O presidente do Conselho de Ulemás, da Associação Russa da Concórdia Islâmica, mufti Farid Salman, diz que nem em todas as regiões da Rússia há antipatia em relação aos muçulmanos. “Na minha terra, em Povóljie, não se faz distinção entre os representantes das várias confissões religiosas: todos são vizinhos, amigos e companheiros de trabalho. Apesar das diferenças religiosas, ninguém procura converter seja quem for à sua fé”,  garante o estudioso do Islã. “Sendo assim, existe uma forte amizade entre pessoas de distintas igrejas.”

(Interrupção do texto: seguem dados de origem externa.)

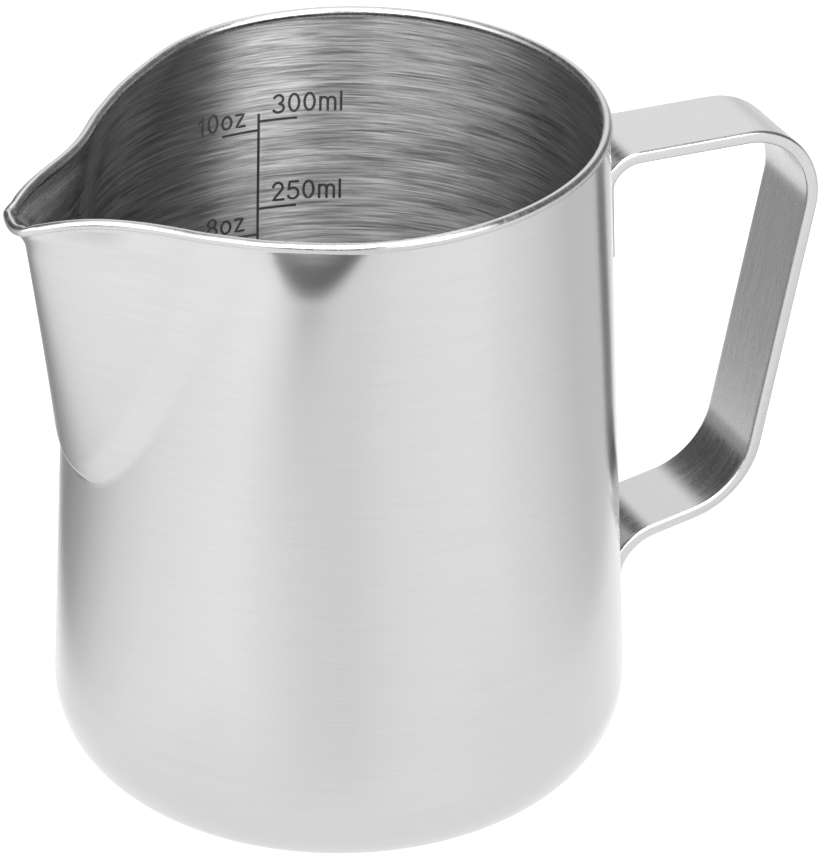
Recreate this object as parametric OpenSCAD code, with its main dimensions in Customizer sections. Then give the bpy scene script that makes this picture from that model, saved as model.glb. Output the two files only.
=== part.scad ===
// Milk frothing pitcher: a drawn steel cup with a pressed spout, and a bent strap handle
// spot-welded to its back. +Z is up, the origin is the centre of the base on the table,
// the handle points along +X and the spout along -X. Millimetres and degrees.

/* [Cup] */
// Height of the rim above the table
cup_h = 91.5; // [86:0.5:110]
// Outer diameter of the wall's line where it would meet the table
foot_d = 76.6; // [74:0.1:80]
// Outer diameter of the wall at the rim
mouth_d = 68.6; // [68:0.1:76]
// Thickness of the sheet
wall_t = 0.8; // [0.6:0.1:1.0]
// Outer radius of the corner between the base and the wall
corner_r = 11.3; // [9:0.1:14]
// Diameter of the rounded rim
rim_d = 1.4; // [1.2:0.1:1.6]

/* [Spout] */
// Height of the spout's lower end
tongue_z = 47.7; // [44:0.1:52]
// How far the spout's ridge stands off the wall just above its lower end
tongue_step = 1.2; // [1:0.1:2]
// Height over which the spout's lower end rounds out of the wall
tongue_round = 3; // [2:0.5:4]
// Outward lean of the ridge for each millimetre of height
ridge_lean = 0.147; // [0.1:0.005:0.18]
// Extra outward curl of the lip at the spout's tip
lip_flare = 1.9; // [0:0.1:2.5]
// How far the mouth is pulled in on both sides of the spout
mouth_pull = 5; // [3:0.1:6]
// How far the rim sags towards the spout
lip_sag = 3.3; // [0:0.1:4]
// Further drop of the lip at the spout's tip
tip_drop = 2.7; // [0:0.1:3.5]

/* [Handle] */
// Width of the strap
strap_w = 12.3; // [10:0.1:14]
// Thickness of the strap
strap_t = 1.7; // [1.2:0.1:2]
// Height at which the top of the strap leaves the cup
strap_top_z = 80.5; // [78:0.1:82]
// Height at which the foot of the strap leaves the cup
strap_foot_z = 23.2; // [20:0.1:26]
// Distance of the upper corner of the grip from the cup's axis
grip_top_x = 67.7; // [64:0.1:74]
// Distance of the lower corner of the grip from the cup's axis
grip_foot_x = 56.9; // [54:0.1:62]
// Length of each welded flange
flange_l = 12; // [10:0.5:14]
// Diameter of a spot weld
weld_d = 4; // [3:0.5:5]

/* [Hidden] */

steel = [0.80, 0.80, 0.81];
weld_steel = [0.68, 0.67, 0.66];

// The wall is a cone; its corner arc touches both the table and the cone.
wall_slope = (foot_d - mouth_d) / 2 / cup_h;
wall_tilt = atan(wall_slope);
corner_x = foot_d / 2 - wall_slope * corner_r - corner_r / cos(wall_tilt);
corner_top_z = corner_r * (1 + sin(wall_tilt));
rim_r = rim_d / 2;
rim_start = -acos(wall_t / rim_d);

// The rim's centre line, and how far around its sag and the tip's drop spread.
rim_z = cup_h - rim_r;
sag_angle = 75;
drop_angle = 7.5;

// Height of the lip's outward curl, and how the pulled-in mouth spreads around and down.
flare_h = 3.8;
pull_angle = 59;
pull_power = 2.05;

// The tongue's crease climbs with the square of the angle, and softens away from the middle.
tongue_curve = 0.02;
tongue_soften = 15;

// How far the wall curls in just under the rim on both sides of the spout, over what
// height, and where.
rim_curl = 0.8;
curl_h = 7;
curl_angle = 60;
curl_spread = 14;

// The ridge's plan shape: half-width of its rounding and reach of its flanks, in degrees,
// at the lower end and at the lip.
ridge_round_low = 30;
ridge_round_lip = 7.4;
ridge_reach_low = 6;
ridge_reach_lip = 9.3;

function clamp(v) = max(0, min(1, v));
function mix(a, b, t) = a + (b - a) * t;
function bell(angle, width) = exp(-pow(angle / width, 2));
function wall_r(z) = foot_d / 2 - wall_slope * z;
function lip_z(a) = rim_z - lip_sag * bell(a, sag_angle) - tip_drop * bell(a, drop_angle);
function rise(z) = clamp((z - tongue_z) / (rim_z - tongue_z));
function pull(a, z) = mouth_pull * pow(rise(z), pull_power) * bell(a, pull_angle);
function curl(a, z) =
    let (near_lip = clamp(1 - (lip_z(a) - z) / curl_h))
    rim_curl * near_lip * near_lip * bell(abs(a) - curl_angle, curl_spread);
function flare(z) = lip_flare * pow(clamp(1 - (lip_z(0) - z) / flare_h), 2);
function ridge_r(z) =
    wall_r(tongue_z) + tongue_step + ridge_lean * (z - tongue_z) + flare(z);
function ridge_shape(a, t) =
    let (round = mix(ridge_round_low, ridge_round_lip, t),
         reach = mix(ridge_reach_low, ridge_reach_lip, t))
    exp(-(norm([a, round]) - round) / reach);
function tongue_reach(a) = tongue_round * (1 + pow(a / tongue_soften, 2));
function tongue_edge(a, z) =
    1 - pow(1 - clamp((z - tongue_z - tongue_curve * a * a) / tongue_reach(a)), 2);
function ridge(a, z) =
    (ridge_r(z) - wall_r(z) + pull(0, z)) * ridge_shape(a, rise(z)) * tongue_edge(a, z);

// Outer radius of the cup at height z and at angle a from the middle of the spout.
function cup_r(a, z) = wall_r(z) - pull(a, z) - curl(a, z) + ridge(a, z);

// Angles of the cup's vertical lines, closer together at the spout.
half_angles = concat([for (a = [2:2:12]) a], [for (a = [16:4:32]) a], [for (a = [40:10:170]) a]);
half_count = len(half_angles);
angles = concat([0], half_angles, [180], [for (i = [half_count - 1:-1:0]) -half_angles[i]]);
around = len(angles);

// Fractions of the wall's height for its level lines, closer at the tongue and the lip.
levels = concat([0.15, 0.3, 0.4], [for (t = [0.44:0.02:0.54]) t],
                [for (t = [0.6:0.08:0.84]) t], [0.9, 0.94, 0.97, 1]);

function place(r, a, z) = [-r * cos(a), r * sin(a), z];
function corner_ring(turn) = [
    for (a = angles)
        place(corner_x + corner_r * cos(turn), a, corner_r * (1 + sin(turn)))
];
function wall_ring(t) = [
    for (a = angles)
        let (top = lip_z(a) + rim_r * sin(rim_start), z = mix(corner_top_z, top, t))
        place(cup_r(a, z), a, z)
];
corner_steps = 6;
skin = concat(
    [for (i = [0:corner_steps]) corner_ring(mix(-90, wall_tilt, i / corner_steps))],
    [for (t = levels) wall_ring(t)]
);
rings = len(skin);

function unit(v) = v / norm(v);
function ring_at(j) = skin[max(0, min(rings - 1, j))];
function skin_normal(j, k) = j == 0 ? [0, 0, -1] :
    unit(cross(ring_at(j)[(k + around - 1) % around] - ring_at(j)[(k + 1) % around],
               ring_at(j + 1)[k] - ring_at(j - 1)[k]));
function skin_up(j, k) = unit(ring_at(j)[k] - ring_at(j - 1)[k]);
inner_skin = [
    for (j = [0:rings - 1])
        [for (k = [0:around - 1]) skin[j][k] - wall_t * skin_normal(j, k)]
];

// The rounded rim turns from the outer skin over to the inner skin.
rim_steps = 6;
function rim_ring(i) = [
    for (k = [0:around - 1])
        let (n = skin_normal(rings - 1, k),
             up = skin_up(rings - 1, k),
             turn = mix(rim_start, 180 - rim_start, i / rim_steps),
             middle = skin[rings - 1][k] - wall_t / 2 * n - rim_r * sin(rim_start) * up)
        middle + rim_r * (cos(turn) * n + sin(turn) * up)
];

// The cup is one closed surface: up the outer skin, over the rim, down the inner skin,
// with a flat face under the base and another on the floor inside.
cup_rings = concat(
    skin,
    [for (i = [1:rim_steps - 1]) rim_ring(i)],
    [for (j = [rings - 1:-1:0]) inner_skin[j]]
);
cup_count = len(cup_rings);
function disc(first, step) = [for (k = [1:around]) first + (step * k + around) % around];
module cup_body() {
    points = [for (ring = cup_rings) for (p = ring) p];
    sides = [
        for (j = [0:cup_count - 2]) for (k = [0:around - 1])
            let (a = j * around + k, b = j * around + (k + 1) % around)
            each [[a, b, b + around], [a, b + around, a + around]]
    ];
    faces = concat([disc(0, -1)], sides, [disc((cup_count - 1) * around, 1)]);
    color(steel) polyhedron(points, faces);
}

// The strap's centre line in the XZ plane: flange, top, grip, foot and flange, with
// rounded corners. The flanges lie on the cup's wall.
contact_gap = 0.05;
top_bend_r = 4;
grip_top_bend_r = 10;
grip_foot_bend_r = 11.3;
foot_bend_r = 6.2;
grip_top_z = strap_top_z - 0.6;
grip_foot_z = strap_foot_z + 3.6;
bend_steps = 8;
function flange_x(z) = wall_r(z) + strap_t / 2 + contact_gap;
function flange_point(z) = [flange_x(z), z];
path_corners = [
    flange_point(strap_top_z - flange_l - strap_t),
    flange_point(strap_top_z),
    [grip_top_x, grip_top_z],
    [grip_foot_x, grip_foot_z],
    flange_point(strap_foot_z),
    flange_point(strap_foot_z - flange_l)
];
path_bends = [0, top_bend_r, grip_top_bend_r, grip_foot_bend_r, foot_bend_r, 0];

function bend_points(a, b, c, r) =
    let (u = unit(a - b), v = unit(c - b), half = acos(u * v) / 2,
         centre = b + unit(u + v) * r / sin(half),
         from = b + u * r / tan(half) - centre,
         side = sign(cross([u[0], u[1], 0], [v[0], v[1], 0])[2]),
         sweep = -side * (180 - 2 * half))
    [for (i = [0:bend_steps])
        let (turn = sweep * i / bend_steps)
        centre + [from[0] * cos(turn) - from[1] * sin(turn),
                  from[0] * sin(turn) + from[1] * cos(turn)]];
strap_path = concat(
    [path_corners[0]],
    [for (i = [1:4])
        each bend_points(path_corners[i - 1], path_corners[i], path_corners[i + 1],
                         path_bends[i])],
    [path_corners[5]]
);
stations = len(strap_path);

// The strap's section: a flat bar with rounded edges. Where it is a flange it curves to
// lie on the cup, and the curve fades out as it leaves the wall.
edge_r = 0.4;
section_cuts = 2;
half_w = strap_w / 2 - edge_r;
half_t = strap_t / 2 - edge_r;
across = [for (i = [-section_cuts:section_cuts]) half_w * i / section_cuts];
function edge_point(side, turn) = [
    side * (half_w + edge_r * cos(turn)),
    half_t * sign(turn) + edge_r * sin(turn)
];
section = concat(
    [for (y = across) [y, half_t + edge_r]],
    [for (turn = [45:-45:-45]) edge_point(1, turn)],
    [for (i = [2 * section_cuts:-1:0]) [across[i], -half_t - edge_r]],
    [for (turn = [-45:45:45]) edge_point(-1, turn)]
);
section_count = len(section);
fade_x = 5;
function path_side(i) =
    let (d = unit(strap_path[min(stations - 1, i + 1)] - strap_path[max(0, i - 1)]))
    [-d[1], d[0]];
function hug(p) = clamp(1 - (p[0] - flange_x(p[1])) / fade_x);
function sag_of(y, z) = let (r = wall_r(z)) r - sqrt(r * r - y * y);
function strap_point(i, s) =
    let (p = strap_path[i], n = path_side(i), q = p + n * s[1],
         drop = sag_of(s[0], p[1]) * pow(hug(p), 2))
    [q[0] - drop, s[0], q[1]];

module handle_strap() {
    points = [for (i = [0:stations - 1]) for (s = section) strap_point(i, s)];
    m = section_count;
    faces = concat(
        [[for (k = [0:m - 1]) k]],
        [for (i = [0:stations - 2]) for (k = [0:m - 1])
            let (a = i * m + k, b = i * m + (k + 1) % m)
            each [[a, a + m, b + m], [a, b + m, b]]],
        [[for (k = [m - 1:-1:0]) (stations - 1) * m + k]]
    );
    color(steel) polyhedron(points, faces);
}

// Two spot welds side by side join each flange to the wall: lens-shaped discs of fused
// metal that reach into both sheets.
weld_spacing = 5.6;
weld_depth = 1.2;
weld_drop = flange_l * 0.62;
module spot_welds(z) {
    for (side = [-1, 1])
        rotate([0, 0, side * asin(weld_spacing / 2 / wall_r(z))])
        translate([wall_r(z) - weld_depth / 2, 0, z])
        rotate([0, 90 - wall_tilt, 0])
        cylinder(h = weld_depth, d = weld_d, $fn = 48);
}
module upper_spot_welds() {
    color(weld_steel) spot_welds(strap_top_z - strap_t - weld_drop);
}
module lower_spot_welds() {
    color(weld_steel) spot_welds(strap_foot_z - weld_drop);
}

cup_body();
handle_strap();
upper_spot_welds();
lower_spot_welds();
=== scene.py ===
"""A steel milk frothing pitcher: the drawn cup with its pressed spout, the bent strap handle,
the spot welds between them and the volume marks inside. Lengths are in millimetres until
the meshes are made, and the meshes are in metres."""

import math

import bpy
import numpy as np
from mathutils import Matrix, Vector


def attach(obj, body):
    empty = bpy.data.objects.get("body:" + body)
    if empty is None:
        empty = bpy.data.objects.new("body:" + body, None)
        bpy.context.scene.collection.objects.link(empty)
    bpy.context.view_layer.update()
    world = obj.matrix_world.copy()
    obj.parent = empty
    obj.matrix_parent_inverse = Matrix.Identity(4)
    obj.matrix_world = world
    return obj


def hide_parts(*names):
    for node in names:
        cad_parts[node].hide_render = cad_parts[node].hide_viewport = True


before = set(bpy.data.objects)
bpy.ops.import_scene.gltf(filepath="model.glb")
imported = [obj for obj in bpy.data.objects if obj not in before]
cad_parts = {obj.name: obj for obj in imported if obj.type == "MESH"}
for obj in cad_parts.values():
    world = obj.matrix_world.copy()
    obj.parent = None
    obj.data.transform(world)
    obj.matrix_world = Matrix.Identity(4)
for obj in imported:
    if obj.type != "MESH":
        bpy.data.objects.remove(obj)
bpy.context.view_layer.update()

MM = 0.001

# The cup, as in the CAD part. The foot diameter is the wall's line met with the table. The
# height and the diameter are a hair smaller, so that this finer mesh stays in the CAD's box.
CUP_H = 91.49
FOOT_D = 76.58
MOUTH_D = 68.6
WALL_T = 0.8
CORNER_R = 11.3
RIM_R = 0.7

# The spout: its lower end (the tongue), its ridge and the lip, and the mouth beside it.
TONGUE_Z = 47.7
TONGUE_STEP = 1.2
TONGUE_ROUND = 3.0
TONGUE_CURVE = 0.02
TONGUE_SOFTEN = 15.0
RIDGE_LEAN = 0.147
LIP_FLARE = 1.79
FLARE_H = 3.8
MOUTH_PULL = 5.0
PULL_ANGLE = 59.0
PULL_POWER = 2.05
LIP_SAG = 3.3
SAG_ANGLE = 75.0
TIP_DROP = 2.7
DROP_ANGLE = 7.5
RIM_CURL = 0.8
CURL_H = 7.0
CURL_ANGLE = 60.0
CURL_SPREAD = 14.0
# How round and how wide the ridge is, in degrees, at its lower end and at the lip.
RIDGE_ROUND = (30.0, 7.4)
RIDGE_REACH = (6.0, 9.3)

# The strap: width, thickness, the corners of its bent path and the radii of its bends.
STRAP_W = 12.3
STRAP_T = 1.7
STRAP_EDGE_R = 0.4
STRAP_TOP_Z = 80.5
STRAP_FOOT_Z = 23.2
GRIP_TOP = (67.69, 79.9)
GRIP_FOOT = (56.9, 26.8)
FLANGE_L = 12.0
BEND_RADII = (4.0, 10.0, 11.3, 6.2)
# Clearance between the flanges and the cup.
CONTACT_GAP = 0.05
# Distance from the wall over which the flanges' curve fades out of the strap.
FADE_X = 5.0
# The welds: diameter, spacing, and place along the flange.
WELD_D = 4.0
WELD_SPACING = 5.6
WELD_AT = 0.62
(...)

O mufti salienta que os tártaros muçulmanos sempre viveram sem conflitos ao lado dos russos, mas que para espalhar esta experiência pelo país serão precisos massivos gastos e muito trabalho. “É necessária uma adequada política estatal. Me admira ouvir os nossos responsáveis falarem de terroristas mencionando suas origens étnicas e confissões. Não deveriam. Os terroristas se afastaram tanto de Deus como da lei dos homens”, sublinha Salman. “Os meios de comunicação social também nem sempre percebem que afirmações do tipo dividem as pessoas.”

O líder espiritual afirma que a apreensão face aos muçulmanos se agrava com o problema originado pelos migrantes. “A atitude depreciativa em relação aos migrantes gera xenofobia. Os russos se esquecem que os forasteiros são seres humanos tão decentes como eles. Urge um programa nacional de educação destinado à nova geração”,  explica. “Nos esquecemos de que, na última Grande Guerra, representantes dos povos da Ásia Central e das repúblicas do Cáucaso, como todos os outros, combateram no Exército Soviético e defenderam a pátria.”